In the 2nd lecture titled Landmarks in Early Indian Science, advances made by Indians in various fields, such as astronomy, mathematics, architecture and city planning were discussed. The Kerala School of Mathematics which had laid the foundations of calculus and also understood the heliocentric nature of the universe much before Copernicus was mentioned. The audience — student, faculty, even some residents from the ashram, was primarily from Kerala — yet most had not heard of this school! Savants like Aryabhatta, Brahmagupta, Mahavira, Bhaskaracharya, Madhava, Nilakantha were introduced.
“Michel, you may not have been born in India, but Mother India will nevertheless be grateful to you for being one of her best sons!” remarked Dr. Balakrishnan Shankar, Associate Dean, Amritapuri Campus. “By helping us learn about our own heritage, you will help us become better Indians.” Michel’s third lecture on India’s Ecological Traditions explored the traditions and belief system of ancient India that promoted respect for nature and helped nurture it. The final lecture titled India’s Gifts to the World touched on the myriad contributions made by India to world civilization.
“Much of India’s mathematics and astronomy, including numerals and the decimal place-value system, reached Europe through the Arabs.

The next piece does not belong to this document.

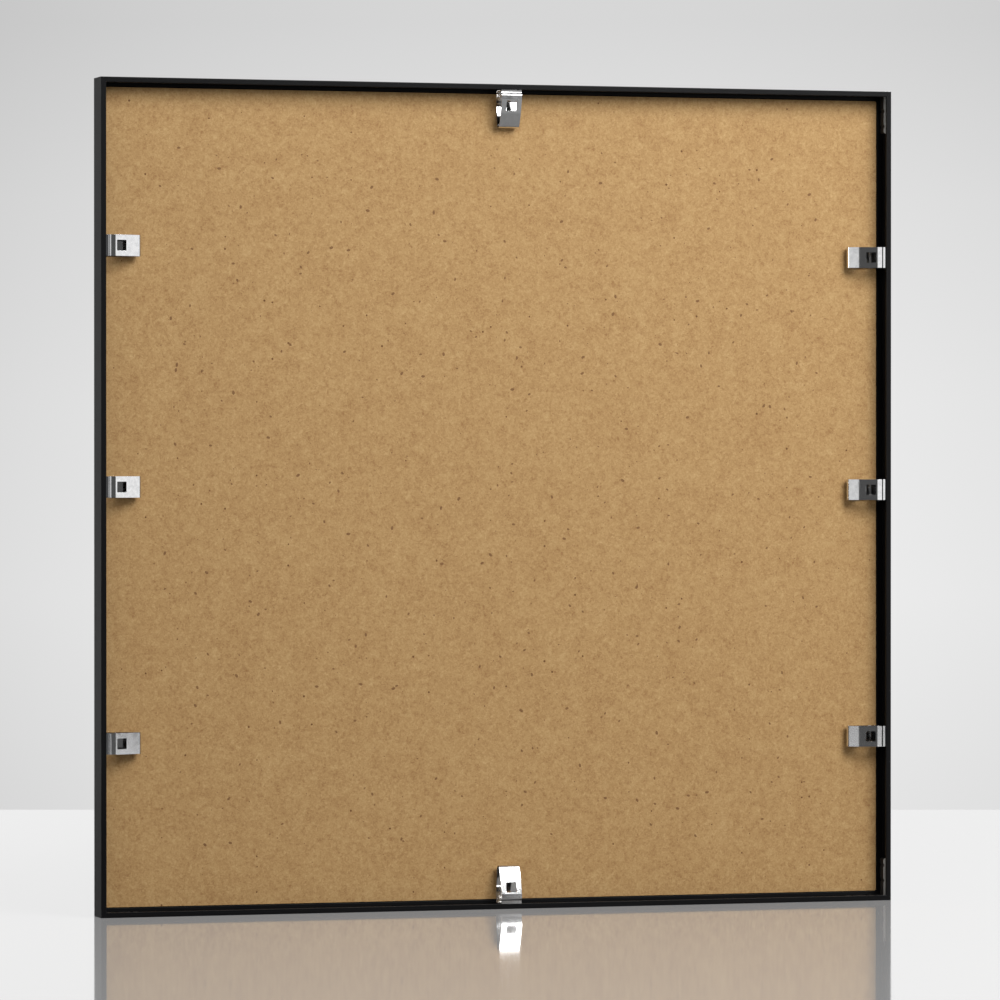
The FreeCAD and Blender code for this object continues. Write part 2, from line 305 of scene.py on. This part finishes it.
# To the eye: dark and dull inside the rails, where only the sheared edges catch the light, as short pale
# strips beside the notches.
@dataclass(frozen=True)
class ShearedSteel:
    """Steel strip, zinc-plated and passivated black, then sheared to width, which leaves its edges bare."""

    face_colour: str = "1c1b1a"
    edge_colour: str = "f1eee7"
    edge_facing: Span = Span(0.55, 0.8)
    marks: Pattern = Pattern(0.5, detail=3.0)
    dullness: Span = Span(to_low=0.48, to_high=0.72)
    mark_relief: Relief = Relief(0.2, depth_mm=0.03)

    def material(self) -> Material:
        """Build the node material. The sheared edges are the faces that look along Y.

        Returns:
            The finish for the corner brackets.
        """
        material, tree, output = new_material("sheared_bracket_steel")
        place = add_node(tree, "ShaderNodeTexCoord")
        normal = add_node(tree, "ShaderNodeSeparateXYZ", sockets={"Vector": place.outputs["Normal"]})
        facing = add_node(tree, "ShaderNodeMath", {"operation": "ABSOLUTE"}, {0: normal.outputs["Y"]})
        bare = add_node(tree, "ShaderNodeMapRange", sockets=self.edge_facing.of(facing.outputs["Value"]))
        marks = add_node(tree, "ShaderNodeTexNoise", sockets=self.marks.at(object_point(tree)))
        tone = add_node(tree, "ShaderNodeMix", {"data_type": "RGBA"},
                        {"Factor": bare.outputs["Result"], 6: linear(self.face_colour),
                         7: linear(self.edge_colour)})
        rough = add_node(tree, "ShaderNodeMapRange", sockets=self.dullness.of(marks.outputs["Fac"]))
        bump = add_node(tree, "ShaderNodeBump", sockets=self.mark_relief.of(marks.outputs["Fac"]))
        shader = add_node(tree, "ShaderNodeBsdfPrincipled",
                          sockets={"Base Color": tone.outputs[2], "Roughness": rough.outputs["Result"],
                                   "Normal": bump.outputs["Normal"]})
        tree.links.new(shader.outputs["BSDF"], output.inputs["Surface"])
        return material


# To the eye: a fine cloudy nap of fibres, soft lighter and darker patches from the felting, and small dark
# flecks of bark and burnt fibre.
@dataclass(frozen=True)
class Hardboard:
    """Wet-pressed brown hardboard, rough side out: felted wood fibres with scattered specks."""

    tones: Tones = ((0.12, "966c42"), (0.5, "b69261"), (0.9, "ccab79"))
    fibres: Pattern = Pattern(1.5, detail=3.0, roughness=0.6, swirl=1.1)
    tufts: Pattern = Pattern(5.0, detail=4.0, roughness=0.62, swirl=0.8)
    tuft_weight: float = 0.65
    patches: Pattern = Pattern(26.0, detail=3.0, roughness=0.55)
    patch_weight: float = 0.16
    contrast: Span = Span(0.41, 1.43)
    fleck_colour: str = "724c2c"
    fleck_spacing_mm: float = 5.0
    fleck_share: float = 0.14
    fleck_rarity: float = 6.0
    nap_relief: Relief = Relief(0.55, depth_mm=0.12)
    roughness: float = 0.7
    ior: float = 1.3

    def flecked(self, tree: Tree, point: Socket, tone: Socket) -> Socket:
        """Add the flecks: one in each cell of a Voronoi pattern, most of them too small to see.

        Args:
            tree: Node tree that takes the nodes.
            point: Socket with the place on the board.
            tone: Socket with the board's colour without flecks.

        Returns:
            Socket with the colour of board and flecks.
        """
        cells = add_node(tree, "ShaderNodeTexVoronoi",
                         sockets={"Vector": point, "Scale": per_metre(self.fleck_spacing_mm)})
        draw = add_node(tree, "ShaderNodeSeparateColor", sockets={0: cells.outputs["Color"]})
        rare = add_node(tree, "ShaderNodeMath", {"operation": "POWER"},
                        {0: draw.outputs[0], 1: self.fleck_rarity})
        reach = add_node(tree, "ShaderNodeMath", {"operation": "MULTIPLY"},
                         {0: rare.outputs["Value"], 1: self.fleck_share})
        inside = add_node(tree, "ShaderNodeMath", {"operation": "LESS_THAN"},
                          {0: cells.outputs["Distance"], 1: reach.outputs["Value"]})
        both = add_node(tree, "ShaderNodeMix", {"data_type": "RGBA"},
                        {"Factor": inside.outputs["Value"], 6: tone, 7: linear(self.fleck_colour)})
        return both.outputs[2]

    def material(self) -> Material:
        """Build the node material.

        Returns:
            The finish for the backing board.
        """
        material, tree, output = new_material("hardboard_rough_side")
        point = object_point(tree)
        fibres = add_node(tree, "ShaderNodeTexNoise", sockets=self.fibres.at(point))
        tufts = add_node(tree, "ShaderNodeTexNoise", sockets=self.tufts.at(point))
        patches = add_node(tree, "ShaderNodeTexNoise", sockets=self.patches.at(point))
        felt = add_node(tree, "ShaderNodeMath", {"operation": "MULTIPLY_ADD"},
                        {0: tufts.outputs["Fac"], 1: self.tuft_weight, 2: fibres.outputs["Fac"]})
        clouded = add_node(tree, "ShaderNodeMath", {"operation": "MULTIPLY_ADD"},
                           {0: patches.outputs["Fac"], 1: self.patch_weight, 2: felt.outputs["Value"]})
        spread = add_node(tree, "ShaderNodeMapRange", sockets=self.contrast.of(clouded.outputs["Value"]))
        tone = add_node(tree, "ShaderNodeValToRGB", sockets={"Fac": spread.outputs["Result"]},
                        stops=self.tones)
        nap = add_node(tree, "ShaderNodeBump", sockets=self.nap_relief.of(felt.outputs["Value"]))
        shader = add_node(tree, "ShaderNodeBsdfPrincipled",
                          sockets={"Base Color": self.flecked(tree, point, tone.outputs["Color"]),
                                   "Roughness": self.roughness, "IOR": self.ior,
                                   "Normal": nap.outputs["Normal"]})
        tree.links.new(shader.outputs["BSDF"], output.inputs["Surface"])
        return material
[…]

There is clear evidence showing that Indian astronomers helped set up observatories in Baghdad and Damascus in 803 CE. It was India’s knowledge of astronomy and geography that helped the Arabs progress in navigation and maritime trade. The complex system of Ayurvedic medicine is another gift of India to the world. In modern times from science (Bose demonstrated wireless transmission before Marconi) to the widespread practice of yoga and meditation, India has contribute immensely to world culture.” Michel explained.

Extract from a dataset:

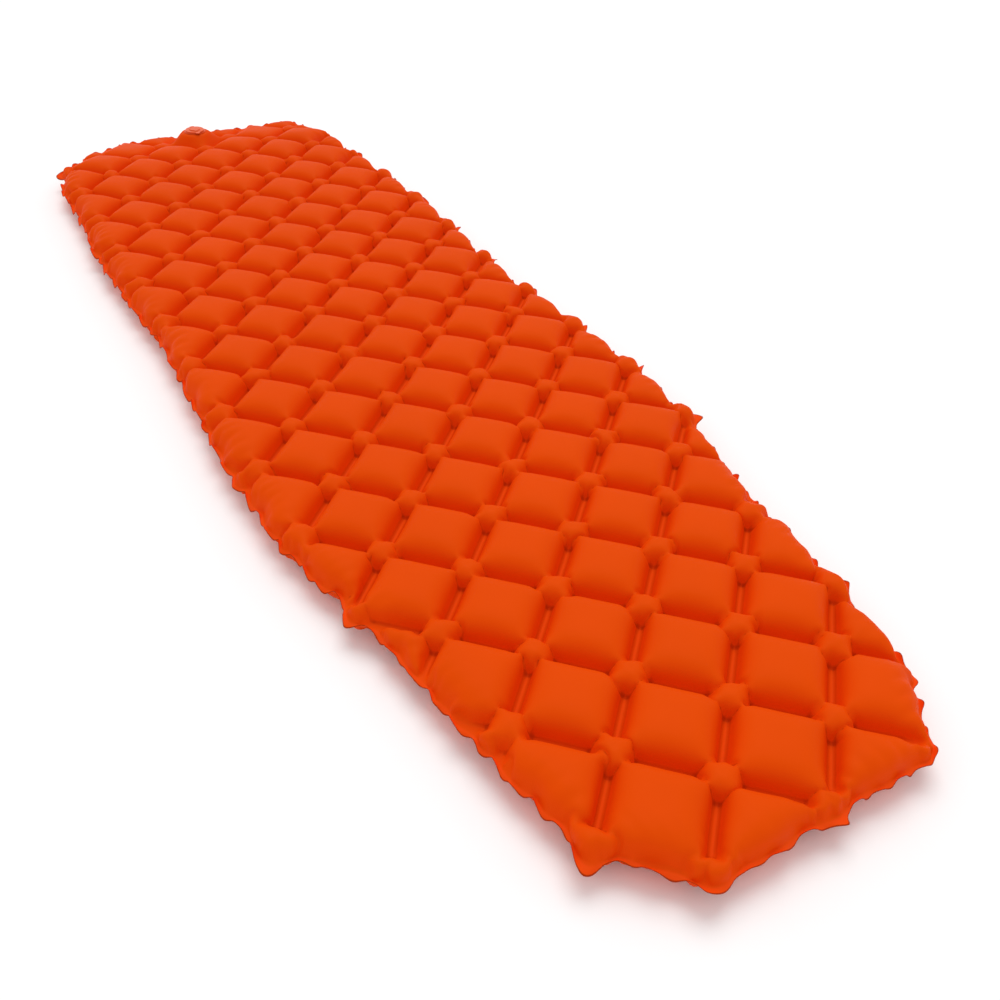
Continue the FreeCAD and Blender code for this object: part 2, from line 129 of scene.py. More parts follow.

Michel stressed the peaceful nature of ancient Indian society. He quoted his spiritual teacher, Sri Aurobindo. “At no time does India seem to have been moved towards an aggressive military and political expansion beyond her own borders, no epic of world dominion, no great tale of far-borne invasions or expanding colonial empires has ever been written in the tale of Indian achievements. The sole great endeavour of expansion, of conquest, of invasion she attempted was the expansion of her culture, the invasion and conquest of the eastern world by the idea and the penetration of her spirituality, art and thought-forces. This was an invasion of peace, not of war.”
The lectures were followed by lively and frank question and answer sessions. In response to a question from a student, Michel pointed out that in India the history of science is not taught at the university level. In the West, history is a standard subject for higher studies. This could be the reason for the Eurocentric orientation of history of science in textbooks. “What is expected from us now after hearing your lectures, Sir?” asked another student. “You should carefully and scientifically study the past. By exploring your land, roots and culture, you will find the perennial culture of India. And as Voltaire said, India needs no other country, but the whole world needs India.”